Encounter Tables: Roads, Camps, and Wilderness
Photo credit: thomashendele
I've been running this West Marches game for a while now. I've posted about it before. One of the key elements of a game of this sort is a random encounter system. The one I'm using is ok but I'm going to outline a slight improvement.
The Current Method
Everything is based on the region hex. Each hex has a d12 random Creature List which contains potential threats. The list is basically unsorted since it's a flat 1d12 roll.
Every time the players enter a new 6km hex (this typically takes four hours) or spends an hour searching an area (I roll after the first hour, but it's four hour intervals after that) I roll on two lists: The Encounter Type list and the Encounter Creature list. Below I've included a fake example because I don't want to give anything away to my players reading this post:
Encounter Type
| Roll | Result |
|---|---|
| 1. | Creature, Group (1d6) |
| 2. | Creature, Alone |
| 3. | Creature, Fighting (roll again) |
| 4. | Tracks |
| 5. | Non-hostile critter |
| 6-8. | No encounter |
Creature
| 1. | Skeleton | 7. | Goblin |
| 2. | Bear | 8. | Slime |
| 3. | Wolf | 9. | Manticore |
| 4. | Bandit | 10. | Witch |
| 5. | Zombie | 11. | Dread Soldier |
| 6. | Beholder | 12. | Dragon |
What's this give us? 5/8ths of the results don't turn up anything to fight (which is fine, actually, and I won't change that in this design), and regardless of whether you're on a road or crashing through the brush or whatever, you're as likely to meet any of those things (which is... ok I guess).
What About Roads?
Disclaimer: this is actually not much of a problem. But it could be better, so why wouldn't I try?
A six-km hex is actually pretty huge, to the tune of 23 km2. That's a big area! That's like 6.5 Central Parks. I'm from Toronto, so the big park I'm used to is High Park. One hex on my map is 14.5x the size of it! It's huge! And my game is pretty densely forested for the most part. If you're looking for something in there and it isn't 500m tall, glowing, and making siren noises, it'll take you ages to find it.
Now let's imagine some bandits have set up a campsite in this area somewhere. Maybe they go hunting, or send out patrols. At any given time there's a decent chance that this hex will have wandering bandits on the loose. What are the odds we're going to bump into each other as my party of adventurers marches through? Pretty doggone slim. Unless we're both spending loads of time thoroughly searching the same area chances are we're never gonna bump into each other.

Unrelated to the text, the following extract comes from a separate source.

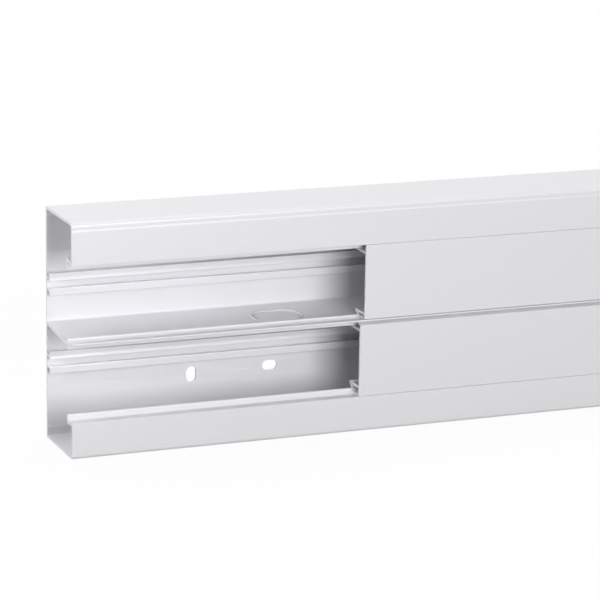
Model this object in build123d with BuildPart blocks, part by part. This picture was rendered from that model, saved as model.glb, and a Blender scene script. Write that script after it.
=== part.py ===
"""Two-compartment wall trunking: one extruded base and two snap-in lids, cut to a stock length."""

from build123d import *
import os

# Overall size. X runs along the length, the front faces -Y and +Z is up
length = 2000.0
depth = 70.0
height = 195.0
wall = 2.4
top_corner_radius = 3.5
bottom_corner_radius = 3.0
back_corner_radius = 1.2
inner_corner_radius = 3.0

# Step across the front just below its top corner
shoulder_drop = 7.6
shoulder_step = 0.45
shoulder_slope = 1.4

# Front strips above and below the two mouths
lower_strip = 30.2
upper_strip = 35.3
strip_edge_radius = 0.4
strip_rib_drop = 12.4
strip_rib_thickness = 1.6
strip_rib_depth = 1.2

# Clip lip behind each mouth's edge: a ledge that ends in a bead with a sloped root
bead_setback = 12.3
bead_thickness = 2.4
lower_bead = 4.5
upper_bead = 5.5
bead_root_depth = 1.5
lower_ledge_fall = 0.6
upper_ledge_rise = 2.2

# Dividing shelf. It slopes down from the back wall to its clip head
shelf_thickness = 2.6
shelf_back_level = 98.4
shelf_front_level = 94.4
shelf_root_radius = 2.0
nose_top = 96.0
nose_height = 1.5
nose_radius = 0.5
shelf_upper_bead = 3.5
shelf_lower_bead = 3.5

# Rails on the back wall: in each compartment a T above and an L below, with a gap to snap into
rail_height = 18.8
rail_depth = 7.6
rail_flange = 6.2
rail_thickness = 1.5
rail_web_offset = 1.3
rail_lip = 0.7
rail_edge_radius = 0.5
rail_nub_height = 2.6
rail_nub_depth = 0.8
upper_rail_level = 131.2
lower_rail_level = 65.3

# Small ribs near the two back corners and the scribed drilling line
corner_rib_thickness = 1.3
corner_rib_depth = 1.2
lower_corner_rib = 8.1
upper_corner_rib = 8.6
drill_line_level = 43.8
drill_line_width = 0.8
drill_line_depth = 0.4

# Fixing slots in the back wall: an upright one and a level one in each pair
slot_length = 13.5
slot_width = 8.8
slot_spacing = 70.5
upright_slot_level = 43.0
level_slot_level = 44.9
first_pair = 160.8
pair_pitch = 330.0

# Scored knock-outs in the shelf, one beside each pair of slots
knockout_length = 43.0
knockout_width = 27.0
score_width = 1.8
score_depth = 0.9
punch_length = 6.0
punch_width = 2.8
punch_inset = 2.6
knockout_setback = 35.0
knockout_offset = 28.4

# Lids
lid_wall = 2.0
lid_corner_radius = 0.4
upper_lid_start = 253.9
lower_lid_start = 250.1
seam = 0.2
nose_gap = 0.35
head_gap = 2.9

# Lid clips: an edge return, and a leg that passes the bead and hooks behind it
clip_gap = 0.3
return_thickness = 1.2
leg_thickness = 1.7
hook_reach = 6.0
hook_tip = 1.0
upper_lid_top_leg = 0.8
upper_lid_top_grip = 1.2
upper_lid_foot_leg = 1.9
upper_lid_foot_grip = 0.8
lower_lid_top_leg = 0.8
lower_lid_top_grip = 1.0
lower_lid_foot_leg = 2.6
lower_lid_foot_grip = 3.0
lower_lid_foot_crest = 1.6
head_return_reach = 6.5
head_return_rise = 1.3

# Levels and setbacks that follow from the sizes above
front = -depth / 2
lower_edge = lower_strip
upper_edge = height - upper_strip
shoulder_level = height - shoulder_drop
nose_bottom = nose_top - nose_height
lower_lid_top = nose_bottom - head_gap
bead_back = bead_setback + bead_thickness
shelf_upper_bead_end = shelf_front_level + shelf_upper_bead
shelf_lower_bead_end = shelf_front_level - wall - shelf_lower_bead
lower_bead_end = lower_edge + lower_bead
upper_bead_end = upper_edge - upper_bead
inner_back = depth - wall
return_reach = bead_setback - bead_root_depth - clip_gap


def bar(near, far, low, high):
    """Add a rectangle between two setbacks from the front and two levels."""
    with Locations((front + near, min(low, high))):
        Rectangle(far - near, abs(high - low), align=(Align.MIN, Align.MIN))


def corner(sketch, setback, level):
    """Find the section's corner at a setback and a level."""
    return sketch.vertices().sort_by_distance((front + setback, level, 0))[0]


def outline(*points):
    """Add a closed shape through points that are each a setback from the front and a level."""
    Polygon(*[(front + setback, level) for setback, level in points], align=None)


def clip_lip(edge, inward, slope, bead_end):
    """Add the sloping ledge and the bead behind a front strip whose free edge is at a level."""
    ledge_back = edge - inward * slope
    outline((0, edge), (bead_back, ledge_back), (bead_back, ledge_back - inward * wall), (0, edge - inward * wall))
    bar(bead_setback, bead_back, ledge_back - inward * wall, bead_end)


def bead_root(level, bead_end):
    """Fill the corner between a ledge and the front of its bead with a slope."""
    outline((bead_setback - bead_root_depth, level), (bead_setback, level), (bead_setback, (level + bead_end) / 2))


def rail(level):
    """Add a T and an L below it to the back wall, each with a nub along the gap between them."""
    face = inner_back - rail_depth
    top = level + rail_height / 2
    bottom = level - rail_height / 2
    gap_top = top - rail_flange
    gap_bottom = bottom + rail_flange
    bar(face, face + rail_thickness, gap_top, top)
    bar(face, inner_back, gap_top + rail_web_offset, gap_top + rail_web_offset + rail_thickness)
    bar(face, face + rail_thickness, bottom, gap_bottom)
    bar(face, inner_back, gap_bottom - rail_lip - rail_thickness, gap_bottom - rail_lip)
    for nub_foot, nub_height in ((gap_top, rail_nub_height), (gap_bottom - rail_lip, rail_lip)):
        outline(
            (face, nub_foot + nub_height),
            (face - rail_nub_depth * nub_height / rail_nub_height, nub_foot + 0.1 * nub_height),
            (face, nub_foot),
        )


def edge_return(edge, inward, reach, slope=0.0):
    """Add a lid's thin return along one edge, sloping outwards."""
    inner = inward * return_thickness
    outline((0, edge), (reach, edge - inward * slope), (reach, edge - inward * slope + inner), (0, edge + inner))


def lid_clip(inward, bead_end, leg_gap, grip, crest=0.0):
    """Add a lid's leg past the end of a bead, and the hook behind it."""
    leg_near = bead_end + inward * leg_gap
    leg_far = leg_near + inward * leg_thickness
    hook_end = bead_end - inward * grip
    hook_face = bead_back + clip_gap
    bar(0, hook_face + hook_reach, leg_near, leg_far)
    outline(
        (hook_face, leg_far),
        (hook_face, hook_end),
        (hook_face + hook_tip, hook_end),
        (hook_face + hook_reach, leg_near),
        (hook_face + hook_reach, leg_far),
        (hook_face + hook_tip, leg_far + inward * crest),
        (hook_face, leg_far + inward * crest),
    )


def round_lid(sketch, low, high):
    """Round a lid's two outer edges."""
    fillet([corner(sketch, 0, low), corner(sketch, 0, high)], radius=lid_corner_radius)


# Base: the extruded section
with BuildPart() as trunking_base:
    with BuildSketch(Plane.YZ) as section:
        bar(inner_back, depth, 0, height)
        bar(0, depth, 0, wall)
        bar(shoulder_step, depth, height - wall, height)
        bar(0, wall, 0, lower_edge - wall)
        outline(
            (0, upper_edge + wall),
            (0, shoulder_level),
            (shoulder_step, shoulder_level + shoulder_slope),
            (shoulder_step, height),
            (wall, height),
            (wall, upper_edge + wall),
        )
        clip_lip(lower_edge, 1, lower_ledge_fall, lower_bead_end)
        bead_root(lower_edge - lower_ledge_fall, lower_bead_end)
        clip_lip(upper_edge, -1, upper_ledge_rise, upper_bead_end)
        rail(upper_rail_level)
        rail(lower_rail_level)
        strip_rib_level = height - strip_rib_drop
        bar(0, wall + strip_rib_depth, strip_rib_level, strip_rib_level + strip_rib_thickness)
        for rib_level in (lower_corner_rib, height - upper_corner_rib):
            bar(inner_back - corner_rib_depth, depth, rib_level, rib_level + corner_rib_thickness)

        # Dividing shelf, its head and its two beads
        outline(
            (inner_back, shelf_back_level),
            (inner_back, shelf_back_level - shelf_thickness),
            (bead_setback, shelf_front_level - wall),
            (0, nose_bottom),
            (0, nose_top),
            (bead_setback, shelf_front_level),
        )
        bar(bead_setback, bead_back, shelf_lower_bead_end, shelf_upper_bead_end)
        bead_root(shelf_front_level, shelf_upper_bead_end)

        # Rounded corners of the section
        fillet([corner(section, shoulder_step, height)], radius=top_corner_radius)
        fillet([corner(section, wall, height - wall)], radius=inner_corner_radius)
        fillet([corner(section, 0, 0)], radius=bottom_corner_radius)
        fillet([corner(section, depth, 0), corner(section, depth, height)], radius=back_corner_radius)
        fillet([corner(section, 0, lower_edge), corner(section, 0, upper_edge)], radius=strip_edge_radius)
        fillet([corner(section, 0, nose_bottom), corner(section, 0, nose_top)], radius=nose_radius)
        shelf_roots = [
            corner(section, inner_back, shelf_back_level),
            corner(section, inner_back, shelf_back_level - shelf_thickness),
        ]
        fillet(shelf_roots, radius=shelf_root_radius)
        bead_tips = [
            corner(section, setback, level)
            for setback in (bead_setback, bead_back)
            for level in (
                lower_bead_end,
                upper_bead_end,
                shelf_upper_bead_end,
                shelf_lower_bead_end,
            )
        ]
        fillet(bead_tips, radius=0.45 * bead_thickness)
        rail_corners = [
            corner(section, inner_back - rail_depth, level + side * rail_height / 2)
            for level in (upper_rail_level, lower_rail_level)
            for side in (-1, 1)
        ]
        fillet(rail_corners, radius=rail_edge_radius)
    extrude(amount=length / 2, both=True)

    # Scribed line on the inside of the back wall
    with BuildSketch(Plane.YZ) as drill_line:
        bar(inner_back, inner_back + drill_line_depth, drill_line_level - drill_line_width / 2,
            drill_line_level + drill_line_width / 2)
    extrude(amount=length / 2, both=True, mode=Mode.SUBTRACT)

    # Fixing slots and knock-outs, in pairs along the length
    pair_count = int((length - 2 * first_pair) / pair_pitch) + 1
    pair_centres = [first_pair - length / 2 + pair_pitch * i for i in range(pair_count)]
    with BuildSketch(Plane.XZ.offset(-depth / 2)) as fixing_slots:
        with Locations(*[(x - slot_spacing / 2, upright_slot_level) for x in pair_centres]):
            SlotOverall(slot_length, slot_width, rotation=90)
        with Locations(*[(x + slot_spacing / 2, level_slot_level) for x in pair_centres]):
            SlotOverall(slot_length, slot_width)
    extrude(amount=2 * wall, mode=Mode.SUBTRACT)

    shelf_run = inner_back - bead_setback
    shelf_rise = shelf_back_level - shelf_front_level
    knockout_level = shelf_front_level + shelf_rise * (knockout_setback - bead_setback) / shelf_run
    shelf_top = Plane(
        origin=(0, front + knockout_setback, knockout_level),
        x_dir=(1, 0, 0),
        z_dir=(0, -shelf_rise, shelf_run),
    )
    knockout_spots = [(x + knockout_offset, 0) for x in pair_centres]
    with BuildSketch(shelf_top) as scores:
        with Locations(*knockout_spots):
            SlotOverall(knockout_length, knockout_width)
            SlotOverall(knockout_length - 2 * score_width, knockout_width - 2 * score_width, mode=Mode.SUBTRACT)
    extrude(amount=-score_depth, mode=Mode.SUBTRACT)
    with BuildSketch(shelf_top) as punches:
        for side in (-1, 1):
            offset_x = side * (knockout_length / 2 - punch_inset)
            with Locations(*[(x + offset_x, y) for x, y in knockout_spots]):
                Rectangle(punch_width, punch_length)
    extrude(amount=-2 * shelf_thickness, mode=Mode.SUBTRACT)

# Upper lid: from its cut end to the right-hand end of the base
with BuildPart() as upper_lid:
    with BuildSketch(Plane.YZ.offset(upper_lid_start - length / 2)) as upper_section:
        upper_lid_foot = nose_top + nose_gap
        upper_lid_top = upper_edge - seam
        bar(0, lid_wall, upper_lid_foot, upper_lid_top)
        edge_return(upper_lid_foot, 1, return_reach)
        edge_return(upper_lid_top, -1, return_reach, upper_ledge_rise * return_reach / bead_back)
        lid_clip(1, shelf_upper_bead_end, upper_lid_foot_leg, upper_lid_foot_grip)
        lid_clip(-1, upper_bead_end, upper_lid_top_leg, upper_lid_top_grip)
        round_lid(upper_section, upper_lid_foot, upper_lid_top)
    extrude(amount=length - upper_lid_start)

# Lower lid
with BuildPart() as lower_lid:
    with BuildSketch(Plane.YZ.offset(lower_lid_start - length / 2)) as lower_section:
        lower_lid_foot = lower_edge + seam
        bar(0, lid_wall, lower_lid_foot, lower_lid_top)
        edge_return(lower_lid_foot, 1, return_reach)
        edge_return(lower_lid_top, -1, head_return_reach, head_return_rise)
        lid_clip(1, lower_bead_end, lower_lid_foot_leg, lower_lid_foot_grip, lower_lid_foot_crest)
        lid_clip(-1, shelf_lower_bead_end, lower_lid_top_leg, lower_lid_top_grip)
        round_lid(lower_section, lower_lid_foot, lower_lid_top)
    extrude(amount=length - lower_lid_start)

os.makedirs("parts", exist_ok=True)
trunking_base.part.label = "trunking_base"
export_step(trunking_base.part, "parts/trunking_base.step")
upper_lid.part.label = "upper_lid"
export_step(upper_lid.part, "parts/upper_lid.step")
lower_lid.part.label = "lower_lid"
export_step(lower_lid.part, "parts/lower_lid.step")
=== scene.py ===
"""Looks of the two-compartment wall trunking: white extruded plastic on a plain white floor."""

import math
from typing import NamedTuple

import bmesh
import bpy
from mathutils import Matrix, Vector


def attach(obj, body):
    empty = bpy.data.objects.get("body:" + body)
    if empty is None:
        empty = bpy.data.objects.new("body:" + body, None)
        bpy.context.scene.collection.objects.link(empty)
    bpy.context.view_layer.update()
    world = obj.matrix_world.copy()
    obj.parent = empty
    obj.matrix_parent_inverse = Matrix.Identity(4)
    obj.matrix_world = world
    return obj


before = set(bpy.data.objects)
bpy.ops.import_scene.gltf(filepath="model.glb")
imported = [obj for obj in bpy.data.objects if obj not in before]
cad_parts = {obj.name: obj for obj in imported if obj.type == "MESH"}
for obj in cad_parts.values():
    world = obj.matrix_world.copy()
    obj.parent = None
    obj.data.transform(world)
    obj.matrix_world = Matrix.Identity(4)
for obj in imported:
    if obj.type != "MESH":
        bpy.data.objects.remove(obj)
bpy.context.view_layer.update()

WHITE = (1.0, 1.0, 1.0, 1.0)

# The view that the photograph gives, with angles in degrees
CAMERA_PLACE = (-1.68496, -2.19536, 0.69633)
CAMERA_TURN = 22.172
CAMERA_DIP = 13.933
CAMERA_ROLL = 0.939
FOCAL_IN_PIXELS = 2931.3
PICTURE_PIXELS = 600
SENSOR_MM = 36.0
SIGHT = 50.0

# The plastic in plain light
BASE_COLOUR = (0.878, 0.875, 0.904)
LID_COLOUR = (0.873, 0.87, 0.899)
PLASTIC_IOR = 1.5
ROUGHNESS = 0.26

# Draw lines run along the length, so they change slowly there and quickly across it
DRAW_LINES = (1.2, 900.0, 900.0)
DRAW_LINE_DETAIL = 2.0
DRAW_LINE_DEPTH = 0.0002
DRAW_LINE_STRENGTH = 0.04
DRAW_LINE_ROUGHNESS = 0.06

# A face is a sawn end where its normal points along the length by more than this
SAWN_FACING = 0.9
SAWN_ROUGHNESS = 0.3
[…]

Not unless I'm following a path! As soon as I put my feet on an established road, my chances of encountering a bandit increase enormously. Bandits prey on travellers, and know that most of them would rather take a road than blunder through the bushes machete-first, so they will lurk there waiting for someone to come by. The Dread Knights use the road to get from their fortress over yonder to the spooky caves hither, so they, too, are far more frequently met on the road. Likewise with the Goblins who also visit Spooky Cave between raids on the Bandit Camp.
That all assumes that we're talking about a hex that has a bandit camp in it someplace. What about a hex that doesn't have any hidden settlements, but does have a road? Shouldn't that impact the odds a bit too?
Animals, of course, are equally likely to be encountered anywhere. The road does not deter them.
Design Goals
- Don't add more work to write up my random encounter tables
- Increase the odds of encountering humans (or other humanoids with an affinity for roads) while on roads
- Also increase the odds of running into other humans in the wilderness while you're in the same hex as their encampments, but don't make the odds too high.
The New System
Each hex has 12 possible creatures to encounter. The last entries on the table (up to four) are the humanoids conceivably encountered in the region, with the 12th being the most likely. The remaining spaces are animals, with the first spot being the most likely encountered.
Passing through the wilderness or spending time searching an unoccupied hex: Roll 2d12 and take the lowest.
Traveling a path in an unoccupied hex: Roll 1d12.
Travelling a path in an occupied hex or spending time searching an occupied hex: Roll 2d12 and take the highest.
This system is pretty simple but it skews the odds depending on the circumstances to make things feel more believable.